In the past couple of days there’s been a fair amount of media coverage concerning the NYPD’s case against 169 Bar, the popular East Broadway dive. The city is suing the nightlife establishment in civil court after two undercover officers were allegedly served beers at 169 Bar in November. The place could, in theory, be shut down for a year (although that’s not likely). Here’s a statement we received last night from Jesse Danoff, an attorney representing the bar:
It has come to my attention that there is a bit of confusion surrounding the current litigation involving my client, Charles Hanson, and his bar/restaurant, 169 Bar. I want to it to be clear that the only allegation being made is that, according to the NYPD, an underage auxiliary police officer working as an agent of the NYPD used an ID to get past the doorman of the bar and allegedly purchase alcoholic beverages on two occasions, November 19th and November 20th. The suit by the city does not allege any other incidences of underage consumption or purchase of alcohol.
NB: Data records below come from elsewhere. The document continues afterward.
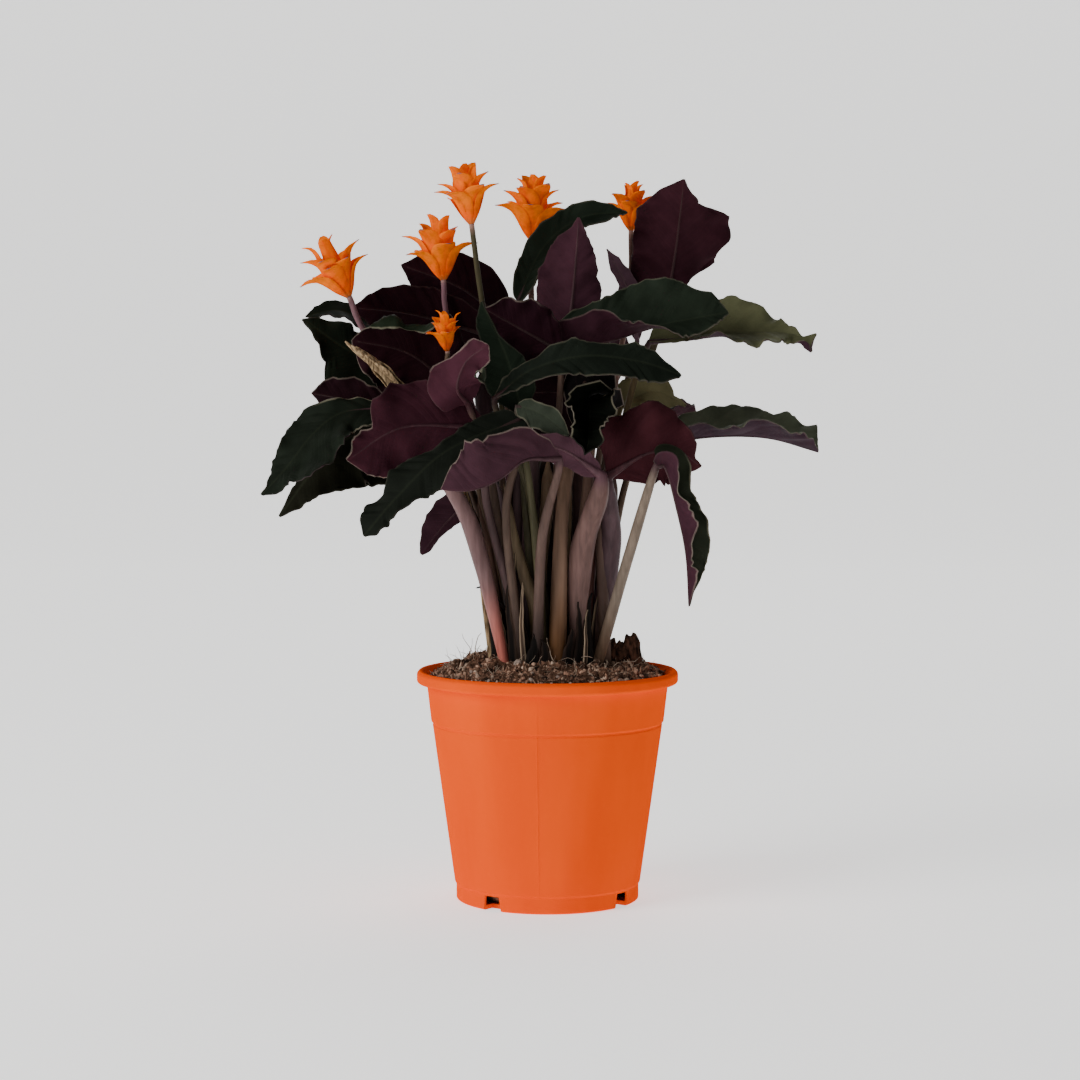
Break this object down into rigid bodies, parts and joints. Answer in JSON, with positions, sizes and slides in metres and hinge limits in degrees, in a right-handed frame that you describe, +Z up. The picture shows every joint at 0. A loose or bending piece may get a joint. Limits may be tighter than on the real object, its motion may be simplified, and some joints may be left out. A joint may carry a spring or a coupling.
{
  "type": "potted calathea",
  "caption": "Flowering prayer plant with wavy dark leaves, purple undersides and orange bract heads, standing in a round tapered nursery pot.",
  "frame": {"origin": "middle of the pot's flat underside, on the surface it stands on", "axes": "+Z up along the pot's axis, the plant's front towards -Y, +X to the right seen from the front"},
  "size_m": [0.3002, 0.2081, 0.4006],
  "materials": {
    "leaf": "waxy dark green above, matt purple below, with a pale rim",
    "stalk": "satin mauve-brown flower stalk",
    "bract": "papery orange",
    "dried_bract": "dry tan and papery",
    "bark": "rough weathered bark",
    "soil": "crumbly fibrous peat",
    "pot": "semi-matt moulded orange plastic"
  },
  "bodies": {
    "root": {"leaf_top_right": "leaf", "leaf_back_right_bud": "leaf", "leaf_right_arch": "leaf", "leaf_right_long": "leaf", "leaf_right_low": "leaf", "leaf_right_drooping": "leaf", "leaf_right_pale": "leaf", "leaf_front_brown": "leaf", "leaf_front_cup": "leaf", "leaf_front_mauve": "leaf", "leaf_front_centre": "leaf", "leaf_front_young": "leaf", "leaf_front_left_dark": "leaf", "leaf_low_left_tip": "leaf", "leaf_left_large": "leaf", "leaf_left_olive": "leaf", "leaf_left_red": "leaf", "leaf_centre_mauve": "leaf", "leaf_left_upper": "leaf", "leaf_left_band": "leaf", "leaf_left_point": "leaf", "leaf_left_sliver": "leaf", "leaf_left_small": "leaf", "leaf_back_round": "leaf", "leaf_top_arch": "leaf", "leaf_top_mauve": "leaf", "leaf_centre_dark": "leaf", "leaf_centre_green": "leaf", "leaf_centre_long": "leaf", "leaf_centre_purple": "leaf", "leaf_back_left": "leaf", "leaf_back_middle": "leaf", "leaf_back_right": "leaf", "leaf_back_low_left": "leaf", "leaf_back_low": "leaf", "stalk_left": "stalk", "stalk_mid_left": "stalk", "stalk_high": "stalk", "stalk_top": "stalk", "stalk_top_side": "stalk", "stalk_back_right": "stalk", "stalk_low": "stalk", "bloom_left": "bract", "bloom_mid_left": "bract", "bloom_high": "bract", "bloom_top": "bract", "bloom_top_side": "bract", "bloom_back_right": "bract", "bloom_low": "bract", "dried_bloom": "dried_bract", "bark_flake": "bark", "soil": "soil", "pot": "pot"}
  },
  "joints": []
}
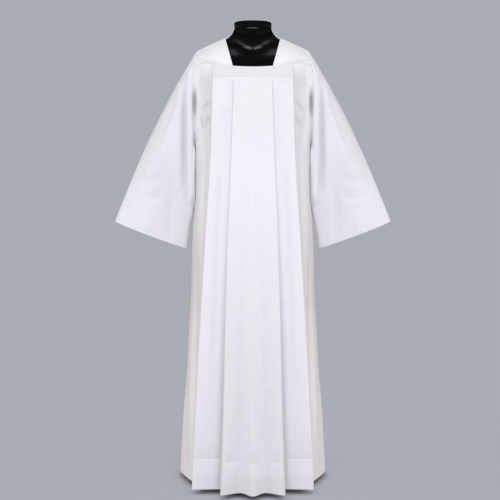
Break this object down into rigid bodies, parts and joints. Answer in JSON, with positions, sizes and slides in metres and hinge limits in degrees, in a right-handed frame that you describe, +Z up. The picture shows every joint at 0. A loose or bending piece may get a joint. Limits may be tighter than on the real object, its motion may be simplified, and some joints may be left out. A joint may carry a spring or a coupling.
{
  "type": "alb robe on a limbless dress form",
  "caption": "White square-neck alb with a yoke, pleated front and back and wide bell sleeves, on a black limbless dress form with a hidden round-based stand.",
  "frame": {"origin": "on the floor, under the middle of the model", "axes": "+Z up along the robe's length, -Y out of the robe's front, +X to the wearer's left"},
  "size_m": [0.9066, 0.4018, 1.524],
  "materials": {
    "white_cloth": "matt plain weave",
    "side_cloth": "matt plain weave",
    "form_black": "gloss",
    "stand_metal": "brushed"
  },
  "bodies": {
    "root": {"front_yoke": "white_cloth", "back_yoke": "white_cloth", "front_panel": "white_cloth", "back_panel": "white_cloth", "shoulder_left": "white_cloth", "shoulder_right": "white_cloth", "sleeve_left": "white_cloth", "sleeve_right": "white_cloth", "side_front_left": "side_cloth", "side_front_right": "side_cloth", "side_back_left": "side_cloth", "side_back_right": "side_cloth", "form_torso": "form_black", "form_neck_cap": "form_black", "stand_collar": "stand_metal", "stand_pole": "stand_metal", "stand_socket": "stand_metal", "stand_base": "stand_metal"}
  },
  "joints": []
}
After examining a multitude of evidence pertaining to these allegations, it is my firm belief that the ID used by the NYPD auxiliary officer was a fake ID thus making the alleged police operation unlawful. We believe the court proceedings will show without any doubt that 169 Bar has, and will continue to, operate lawfully and with the best interests of the public and community in mind.
We asked Danoff whether he was able to provide evidence that the undercover officer’s ID was a fake, but the defense attorney said he could not elaborate until after the preliminary injunction hearing. The two sides are due back in court tomorrow morning.